Most of us have occasional ethical lapses, and our willingness to acknowledge them and to recommit to not harming others and ourselves keeps us on the Dharma path. The Buddha taught that spiritual progress occurs when we recognize transgressions and make amends by undertaking restraint in the future. Instead of focusing on non-productive emotions of guilt, Buddhism offers a healthy and beneficial way of dealing with unskillful thoughts, words and deeds.

On the night of his enlightenment, the Buddha faced Mara’s forces of desire, aversion, restlessness, sleepiness and doubt. When we sit here practicing Vipassana meditation on Monday nights, we confront those same five classic impediments, and like the Buddha did, we return over and over again to the refuge of mindfulness of breathing. In this process of purification of the heart and mind, a sense of inner peace develops.

Mindfulness serves to balance what the Buddha called “the five spiritual faculties:” faith, energy, mindfulness, concentration, and wisdom.  Mindfulness helps us to be aware when any of these faculties are deficient or excessive.

Take a moment to check in with your own level of energy right now. If you are forcing yourself to pay attention, can you open into a state of receptive awareness? If you notice a low level of energy, can you bring more effort to sitting with alertness? Whereas too much effort without concentration leads to restlessness and agitation, excessive concentration without sufficient energy leads to a state of lethargy that the Buddha called “sloth and torpor.”

Just as we can balance our energy, so we can develop equilibrium in the other four spiritual faculties. When we are attached to overabundant faith, we can become dogmatic and attached to our viewpoints. In daily news about violent struggles around the world, it is apparent how blind belief leads to conflict and suffering. Without wise equilibrium in Dharma practice, we can become overly enthusiastic about pleasant meditation experiences. “Pseudo-nirvana” refers to attachment to expansive and joyous states, when meditators forget to be mindful and to simply note the experience. A balanced faculty of faith can protect us from developing wrong views.

Aside from balancing the spiritual faculties, mindfulness guards the sense doors by keeping us aware of what is arising through the senses. As it protects us from getting lost in proliferating sensual desires, mindfulness allows us to rest peacefully in our lives. Joseph uses the example of noting the difference between unmindful and mindful seeing when we are window-shopping. If we are not guarding the sense door of seeing, the mind constantly reaches out with desire for seductive things on sale, and we become mentally agitated. But with mindful seeing, we can simply look non-reactively at items on display.

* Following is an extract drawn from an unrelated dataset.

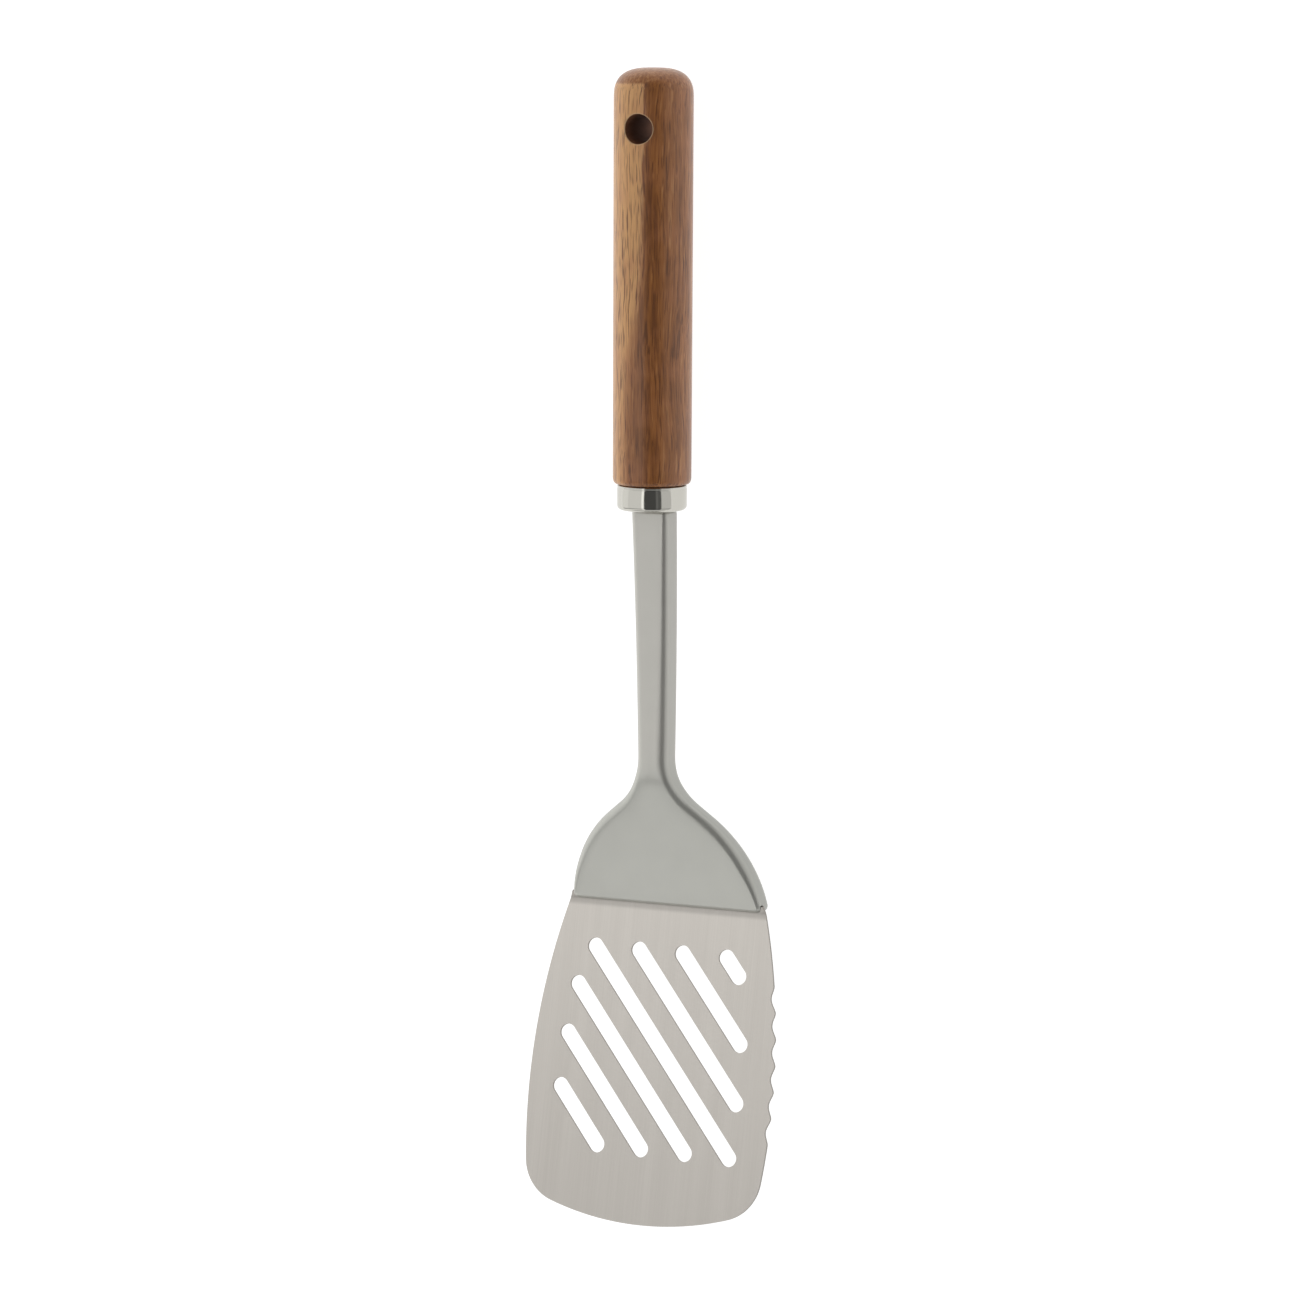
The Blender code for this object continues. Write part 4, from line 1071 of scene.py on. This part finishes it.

Mindfulness also protects the mind from other unskillful thoughts and emotions. Without mindfulness, we act out various conditioned habits.  Ajahn Sumedho, a senior Western monk in the Thai forest tradition, cautions that our aim should not be to follow the heart but to train the heart. We all have mixed motivations. Mindful discernment allows us to abandon what is unwholesome and to cultivate what is healthy and good. This kind of discernment contributes to our happiness and wellbeing.

As the Buddha noted, whatever we think of frequently will become the inclination of our minds. Mindfulness has the power to reveal what kinds of thoughts are arising, so that we can let go of unskillful ones. The practice of noting how thoughts of ill will lead to suffering for ourselves and others motivates us to abandon such unskillful thought patterns.

With sufficient mindfulness, meditation becomes a refuge from trying to resolve problems in our daily life. We can stop obsessive thoughts (about what has been left undone and about what still needs to be done) by asking ourselves, “What is the truth right now?”

When we pay attention fully, we often feel complete in that moment.

We let go of preferences or desire to change the reality of the situation that we are facing. When we’re in this moment exactly as it is, we avoid the habitual tendency to lean forward, hoping that the next moment will be better.

Not only do we accept what is happening now, but we also develop a slower rhythm and an interest in what is occurring. Little by little, we learn that each moment deserves our attention, and that we can learn valuable lessons in difficult or unpleasant moments. If each moment seems enough, we can cultivate a feeling of contentment.

Sometimes I think that I need something more to make me feel happier, but I’ve learned that it’s better to stay with what I already have and to connect with whatever is contributing to my wellbeing in that moment. The task is to be truly present with whatever arises.

With wholesome states of mind, mindfulness can become less actively engaged. The Buddha compared this aspect of mindfulness to a cowherd guarding cows after the crops have been safely harvested, when it’s no longer necessary to be extra vigilant about the grazing cattle. Likewise, we can use mindfulness with a light touch when the body is calm, and the mind is concentrated and unified.

Careful attention activates our natural curiosity and sense of wonder. There is magic around us if we pay attention. Practicing meditation intensively on retreats cultivates mindfulness of daily wonders. A poem I wrote on a retreat describes a period of walking meditation. I call it “Impermanence: Casting Shadows,”

The lingering late afternoon sunlight
Traverses the wooded path at a sharp angle.
I walk methodically back and forth
In the diminishing slice of pale light.
My shadow leads me towards
The swirling waters of a stream
And follows as I retrace my steps
To the spacious meditation hall.
With each round trip,
The patch of sunlight shrinks,
And my shadow lengthens like an El Greco figure,
Until the head and torso stretch as far
As the hillside beyond the brook.
It is only a matter of time
Before the shadow elongates into nothingness,
Merging with the dusk.

EX: Sit facing a partner. Take turns. Close your eyes and mindfully scan your body from feet to head, reporting aloud the sensations that you notice.